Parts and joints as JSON
_ _ _

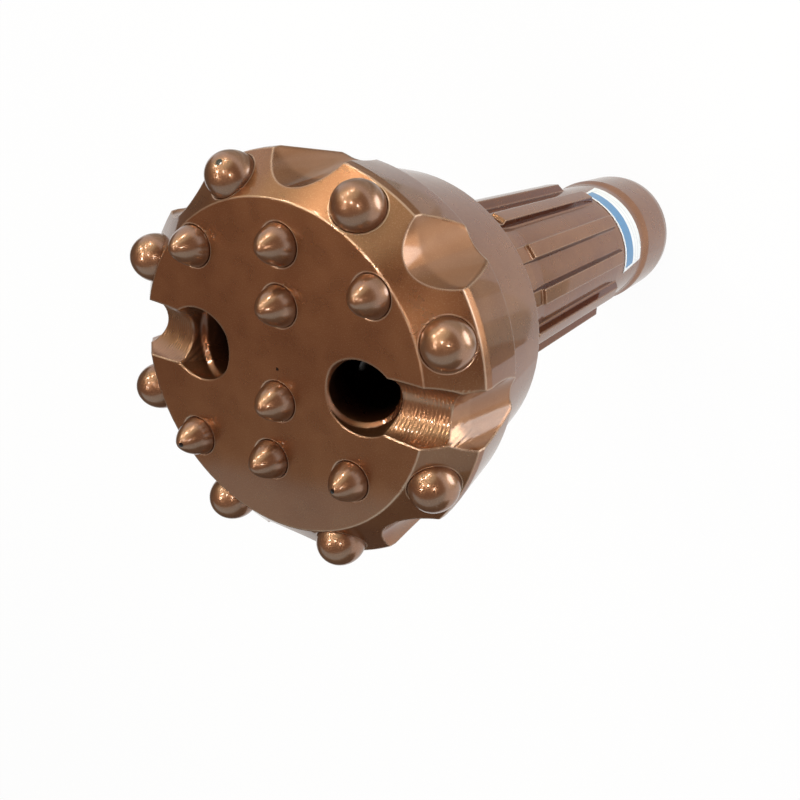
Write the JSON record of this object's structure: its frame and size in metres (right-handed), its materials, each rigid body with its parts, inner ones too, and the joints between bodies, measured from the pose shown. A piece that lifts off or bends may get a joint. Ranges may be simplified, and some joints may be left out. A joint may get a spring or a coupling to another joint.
{
  "type": "rock drill bit",
  "caption": "Down-the-hole hammer button bit: fluted steel head with pressed carbide buttons, two flushing slots and holes, splined shank and plain guide end.",
  "frame": {"origin": "centre of the strike face, on the bit's axis, where the bit stands on its shank end", "axes": "+Z along the bit's axis from the strike face to the cutting face; +X through the middle of one flushing slot; +Y completes the right-handed frame"},
  "size_m": [0.1488, 0.1476, 0.3592],
  "materials": {
    "painted_steel": "glossy bronze metallic paint over forged steel",
    "painted_carbide": "glossy bronze metallic paint over carbide",
    "sticker": "semi-gloss white sticker with a blue band"
  },
  "bodies": {
    "root": {"bit_body": "painted_steel", "gauge_button_1": "painted_carbide", "gauge_button_2": "painted_carbide", "gauge_button_3": "painted_carbide", "gauge_button_4": "painted_carbide", "gauge_button_5": "painted_carbide", "gauge_button_6": "painted_carbide", "gauge_button_7": "painted_carbide", "gauge_button_8": "painted_carbide", "front_button_1": "painted_carbide", "front_button_2": "painted_carbide", "front_button_3": "painted_carbide", "front_button_4": "painted_carbide", "front_button_5": "painted_carbide", "front_button_6": "painted_carbide", "front_button_7": "painted_carbide", "front_button_8": "painted_carbide", "label_sticker": "sticker"}
  },
  "joints": []
}
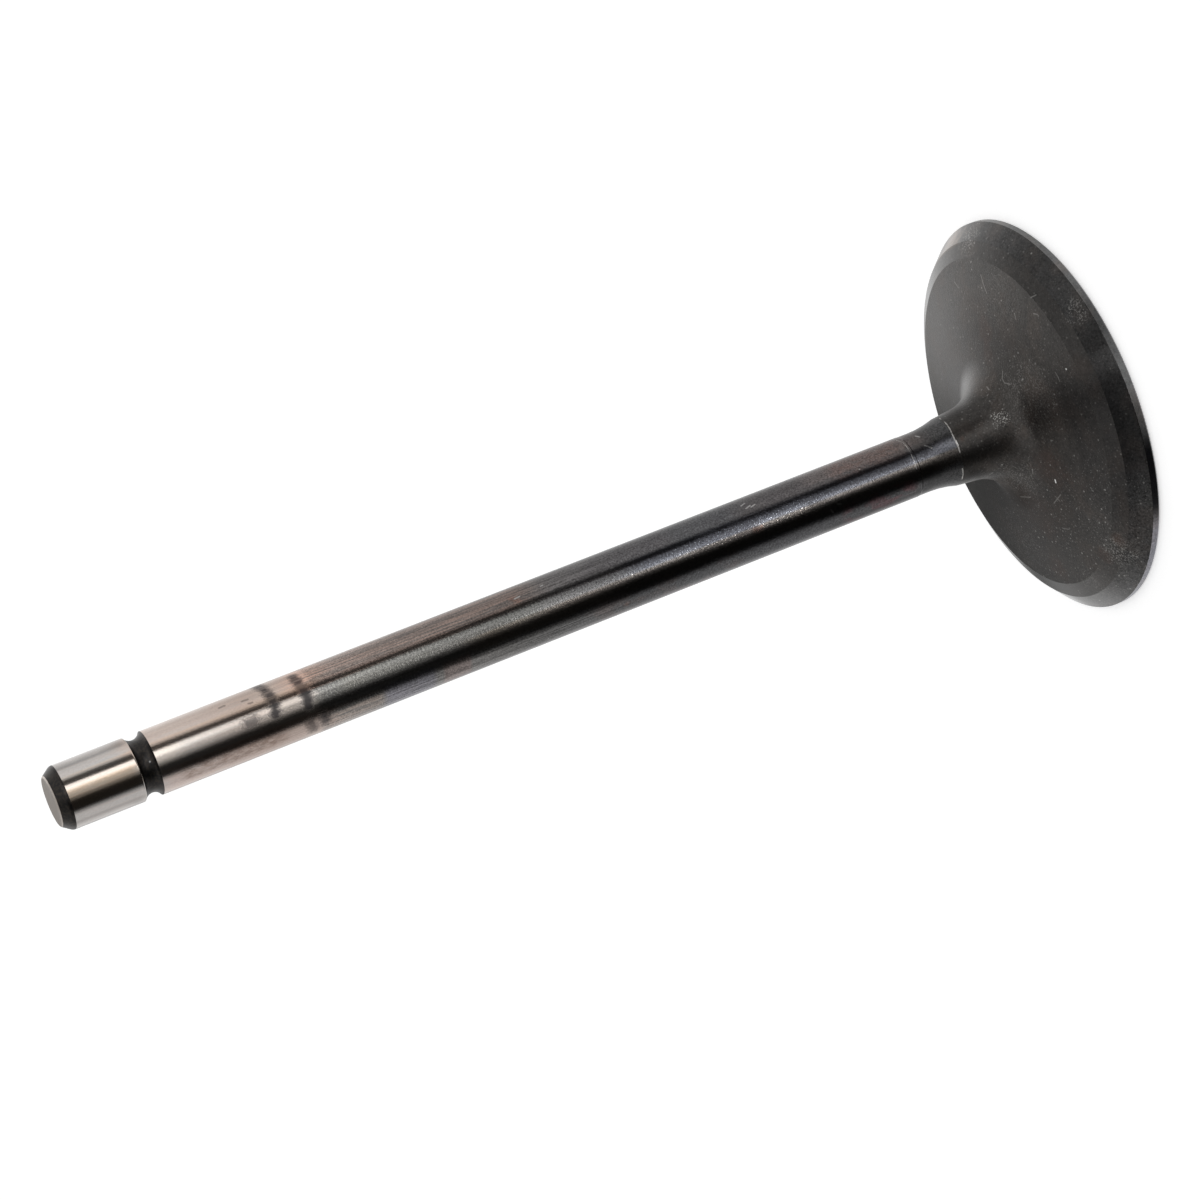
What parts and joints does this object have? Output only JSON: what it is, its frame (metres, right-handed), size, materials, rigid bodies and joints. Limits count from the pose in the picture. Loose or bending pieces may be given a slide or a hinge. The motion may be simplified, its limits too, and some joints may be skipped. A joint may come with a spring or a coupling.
{
  "type": "engine valve",
  "caption": "Poppet valve for a piston engine: a flared round head with a ground seat on a long plain stem with a keeper groove near its tip.",
  "frame": {"origin": "centre of the flat combustion face, which the valve stands on", "axes": "+Z along the stem from the head to the tip; X and Y lie in the combustion face"},
  "size_m": [0.052, 0.052, 0.1362],
  "materials": {
    "valve_steel": "dark nitrided steel, matt on the forged head and glossy on the ground stem, bare bright steel at the tip end"
  },
  "bodies": {
    "root": {"valve": "valve_steel"}
  },
  "joints": []
}
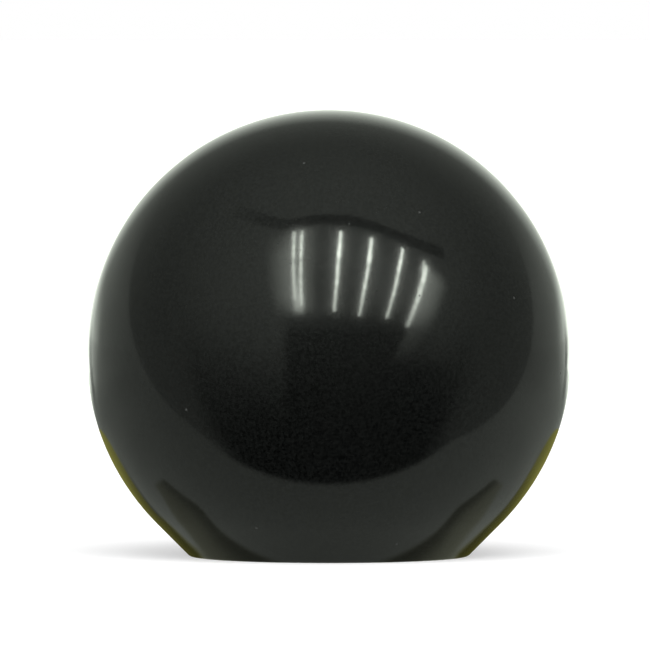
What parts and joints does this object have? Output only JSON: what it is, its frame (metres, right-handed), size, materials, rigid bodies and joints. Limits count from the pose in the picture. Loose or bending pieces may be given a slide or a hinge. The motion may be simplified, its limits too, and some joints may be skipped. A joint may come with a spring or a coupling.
{
  "type": "ball knob",
  "caption": "Polished black ball knob with a flat underside and a moulded-in threaded brass insert, for the end of a control or clamping lever.",
  "frame": {"origin": "centre of the flat face that the knob seats and stands on, in the plane of that face", "axes": "+Z along the knob's axis from the flat face up to the ball's pole; the thread opens along -Z; X and Y are any two square directions, because the outside is round"},
  "size_m": [0.05, 0.05, 0.046],
  "materials": {
    "black_thermoset": "polished",
    "brass": "satin"
  },
  "bodies": {
    "root": {"ball_body": "black_thermoset", "threaded_insert": "brass"}
  },
  "joints": []
}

_ _ _

Extract every entry above as it appears.

- [SOLUTION TO THE EXERCISE]:
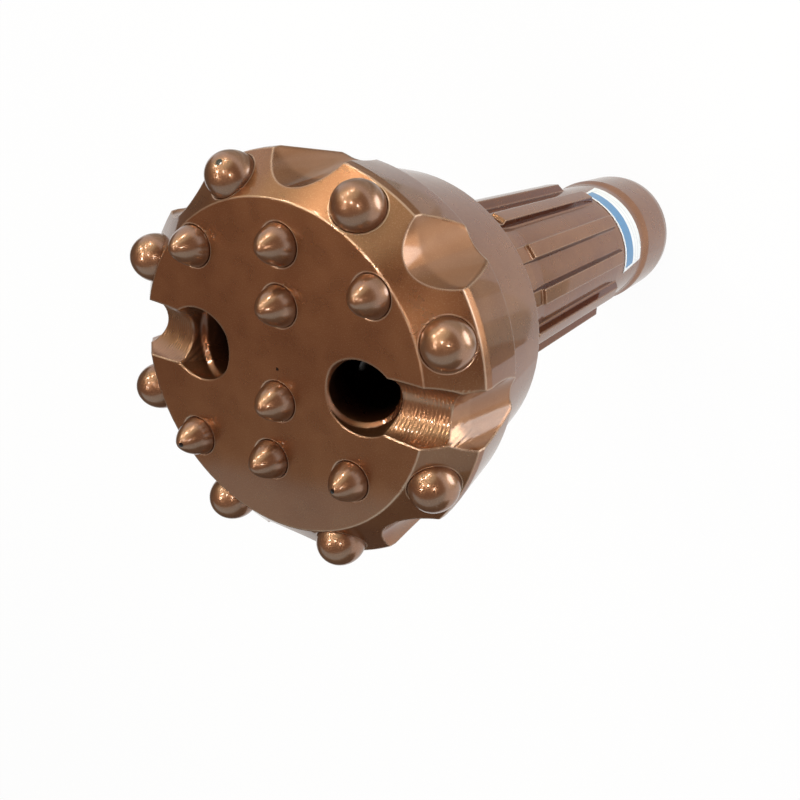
Write the JSON record of this object's structure: its frame and size in metres (right-handed), its materials, each rigid body with its parts, inner ones too, and the joints between bodies, measured from the pose shown. A piece that lifts off or bends may get a joint. Ranges may be simplified, and some joints may be left out. A joint may get a spring or a coupling to another joint.
{
  "type": "rock drill bit",
  "caption": "Down-the-hole hammer button bit: fluted steel head with pressed carbide buttons, two flushing slots and holes, splined shank and plain guide end.",
  "frame": {"origin": "centre of the strike face, on the bit's axis, where the bit stands on its shank end", "axes": "+Z along the bit's axis from the strike face to the cutting face; +X through the middle of one flushing slot; +Y completes the right-handed frame"},
  "size_m": [0.1488, 0.1476, 0.3592],
  "materials": {
    "painted_steel": "glossy bronze metallic paint over forged steel",
    "painted_carbide": "glossy bronze metallic paint over carbide",
    "sticker": "semi-gloss white sticker with a blue band"
  },
  "bodies": {
    "root": {"bit_body": "painted_steel", "gauge_button_1": "painted_carbide", "gauge_button_2": "painted_carbide", "gauge_button_3": "painted_carbide", "gauge_button_4": "painted_carbide", "gauge_button_5": "painted_carbide", "gauge_button_6": "painted_carbide", "gauge_button_7": "painted_carbide", "gauge_button_8": "painted_carbide", "front_button_1": "painted_carbide", "front_button_2": "painted_carbide", "front_button_3": "painted_carbide", "front_button_4": "painted_carbide", "front_button_5": "painted_carbide", "front_button_6": "painted_carbide", "front_button_7": "painted_carbide", "front_button_8": "painted_carbide", "label_sticker": "sticker"}
  },
  "joints": []
}
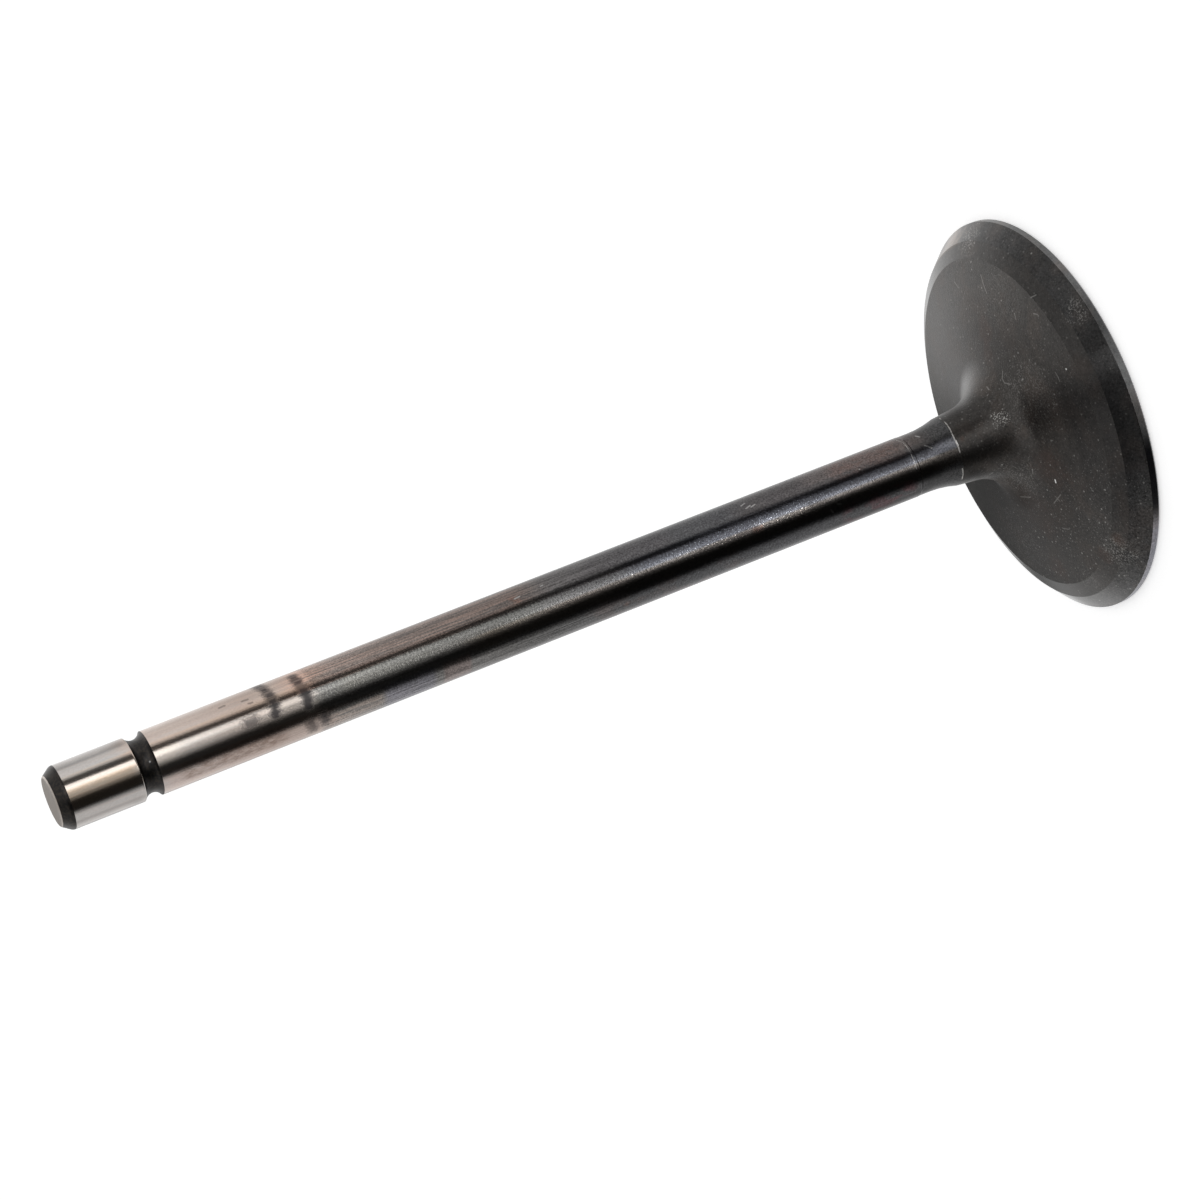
What parts and joints does this object have? Output only JSON: what it is, its frame (metres, right-handed), size, materials, rigid bodies and joints. Limits count from the pose in the picture. Loose or bending pieces may be given a slide or a hinge. The motion may be simplified, its limits too, and some joints may be skipped. A joint may come with a spring or a coupling.
{
  "type": "engine valve",
  "caption": "Poppet valve for a piston engine: a flared round head with a ground seat on a long plain stem with a keeper groove near its tip.",
  "frame": {"origin": "centre of the flat combustion face, which the valve stands on", "axes": "+Z along the stem from the head to the tip; X and Y lie in the combustion face"},
  "size_m": [0.052, 0.052, 0.1362],
  "materials": {
    "valve_steel": "dark nitrided steel, matt on the forged head and glossy on the ground stem, bare bright steel at the tip end"
  },
  "bodies": {
    "root": {"valve": "valve_steel"}
  },
  "joints": []
}
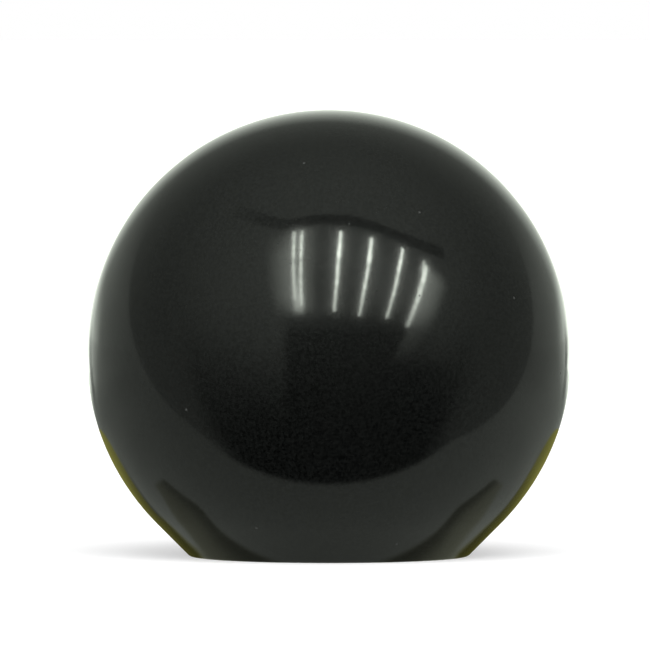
What parts and joints does this object have? Output only JSON: what it is, its frame (metres, right-handed), size, materials, rigid bodies and joints. Limits count from the pose in the picture. Loose or bending pieces may be given a slide or a hinge. The motion may be simplified, its limits too, and some joints may be skipped. A joint may come with a spring or a coupling.
{
  "type": "ball knob",
  "caption": "Polished black ball knob with a flat underside and a moulded-in threaded brass insert, for the end of a control or clamping lever.",
  "frame": {"origin": "centre of the flat face that the knob seats and stands on, in the plane of that face", "axes": "+Z along the knob's axis from the flat face up to the ball's pole; the thread opens along -Z; X and Y are any two square directions, because the outside is round"},
  "size_m": [0.05, 0.05, 0.046],
  "materials": {
    "black_thermoset": "polished",
    "brass": "satin"
  },
  "bodies": {
    "root": {"ball_body": "black_thermoset", "threaded_insert": "brass"}
  },
  "joints": []
}